Karena dianggap orang yang berbahaya, Pemerintah Amerika Serikat menawarkan hadiah 10 juta dollar AS bagi mereka yang memberikan informasi mengenai keberadaan Dulmatin.
Pada 19 Februari 2008, Pemerintah Filipina mengumumkan bahwa mayat seorang pria yang diyakini sebagai Dulmatin ditemukan di sebuah kuburan di Provinsi Tawi-Tawi. Namun, dalam penggerebekan oleh Detasemen Khusus 88 Polri di Pamulang, Selasa ini (9/3/2010), nama Dulmatin kembali disebut-sebut sebagai salah satu korban tewas.
Sahabat Dulmatin di Pemalang menuturkan, sepengetahuan dia, Dulmatin sudah lama menjadi warga Afganistan. Beberapa tahun silam sebelum kasus bom Bali, Dulmatin pernah pulang ke rumahnya. Penampilan pria itu agak lain. Jenggotnya rada lebat, seusai dari Afganistan.
Djoko Pitono adalah nama kecil Dulmatin alias Amar Usman alias Muktamar. Sejak diduga terlibat dalam kasus bom Bali, sketsa wajahnya bersama lima tersangka lainnya disebar oleh aparat kepolisian di seluruh pelosok Indonesia. Masuknya nama Dulmatin dalam dunia terorisme membuat kaget warga Pemalang. Sebab, selama ini Dulmatin dikenal sebagai pria yang supel, mudah bergaul, dan enak diajak bicara. Setidaknya itu kesan yang dirasakan oleh kawan-kawan semasa sekolah.
Belakangan, pribadinya agak tertutup setelah ia menikah dengan Istiada (34), saudara sepupunya sendiri. Wanita yang selalu menutup seluruh tubuhnya dan hanya bagian matanya yang terbuka konon menyebabkan Djoko menutup diri juga dari pergaulan sekitarnya. Selain itu, Djoko juga merubah namanya menjadi Amar Usman alias Muktamar.
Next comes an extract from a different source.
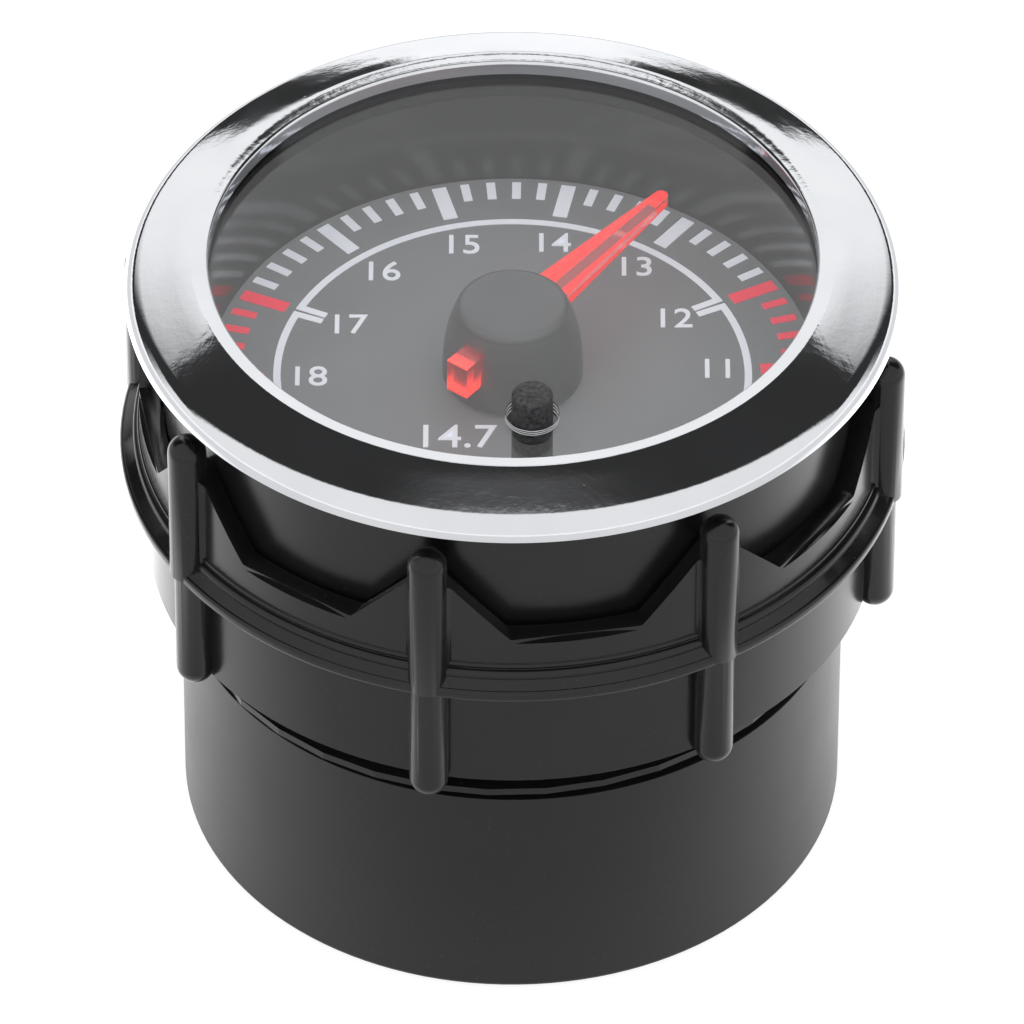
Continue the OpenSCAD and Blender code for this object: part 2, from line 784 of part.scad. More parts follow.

Dulmatin lahir sebagai anak kelima dari enam bersaudara pasangan Masriyati (62) dan Usman Sofi (72). Lelaki berperawakan tinggi dengan warna kulit coklat itu lahir sebagai anak dari keluarga kaya dan pintar, banyak saudaranya yang sukses dalam pendidikan dan bisnis. Kakak-kakaknya ada yang menjadi dokter dan kini tinggal di Jakarta bersama istrinya. Bahkan, istri Djoko juga pernah mengenyam pendidikan di Fakultas Kedokteran Universitas Diponegoro (Undip) Semarang, tetapi tidak diselesaikan karena berselisih paham dalam soal jilbab dengan dosennya.
Terakhir Djoko diketahui berbisnis mobil bekas dan
handphone sehingga tidak heran jika ia bisa memiliki rumah yang cukup besar di Jalan Pemali, Pemalang. Dari ayahnya yang sudah lama meninggal, Usman Sofi, ia memiliki cukup banyak warisan berupa sawah.
Di kalangan dunia teroris, Dulmatin amat disegani karena kepandaiannya. Ia ahli dalam membuat sirkuit bom berikut detonatornya. Bahkan, Dr Azahari, pria yang disebut-sebut sebagai tokoh teroris asal Malaysia dan terbunuh di Batu, Malang, juga kerap memesan sirkuit bom kepada Dulmatin. Tak heran salah satu julukan yang diberikan kepadanya adalah "jenius."
Karena kejeniusannya dalam merakit bom itu dianggap berbahaya bagi kehidupan manusia lain, maka kepalanya dihargai 10 juta dollar AS oleh pemerintah Amerika Serikat. Hari ini, Selasa (9/3/2010), nama Dulmatin kembali disebut dalam penggerebekan kelompok teroris oleh Detasemen Khusus 88 Polri, di mana salah satu korban yang tewas diduga sebagai Dulmatin.
Namanya makin populer setelah polisi memasukkan Dulmatin dalam daftar pencarian orang (DPO).